Digits Only Reverse: This is useful where phone numbers may contain a country code, combined with the maximum key length you can ensure you only match on the last x digits of the phone number.
Double Metaphone / Double Metaphone with Digits : A useful algorithm that can match words based on what they sound like, so can match even where there are spelling errors. It works by phonetically by reducing them to 12 consonant sounds.
Soundex / Soundex with Digits : useful for European names this is another sounds-like algorithm
Whole Field: Only records where the entire field matches will be matched. Case must also match.
Whole Field (Case Insensitive): Only records where the entire field matches will be matched. Case is ignored.
Alphanumeric Only: Looks only at alphanumeric characters to make a match. Case must also match.
Alphanumeric Only (Case Insensitive): Looks only at alphanumeric characters to make a match. Case is ignored.
Generate Keys for each word: Ignore the order of words, e.g. University Birmingham and Birmingham University will match.
Maximum Key Length: Specify the maximum length of the key to consider for the match
The Match function is a actual matching process that does the beef of the work, after the brutish nature of the Key Generation. Records are only compared where keys match.
None – Key Match Only: Looks only at the Key Generation specifications.
Levenshtein Distance / Jaro Distance : Two measures of similarity between two strings. The Jaro Distance is more forgiving than the Levenshtein Distance.
Using character matches the whole string will be matched, use a Word based match to compare individual words (i.e. the order within the string won’t matter)
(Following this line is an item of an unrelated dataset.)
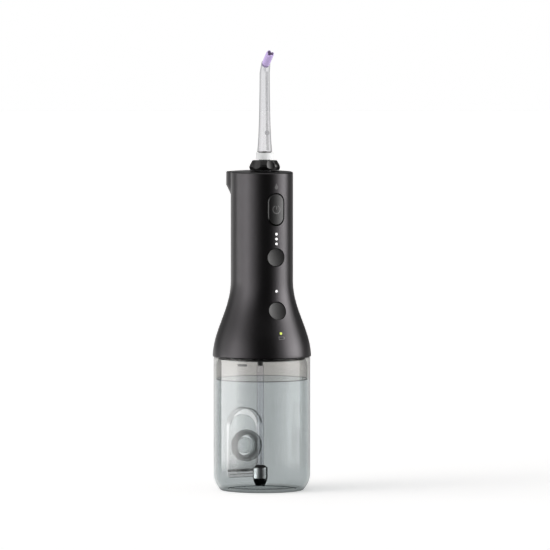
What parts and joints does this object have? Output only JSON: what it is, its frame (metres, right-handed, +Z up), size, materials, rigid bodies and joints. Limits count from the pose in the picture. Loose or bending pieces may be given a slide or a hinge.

Use this setting to set the tolerance of the match, we tend to recommend returning the score using the options on the Fuzzy Match tool then sorting by the score and viewing the data to determine the best threshold to use. If using the match threshold, ensure the overall threshold on the main settings for the tool is also set to a similar value, these settings work independently and so both will limit the matches returned.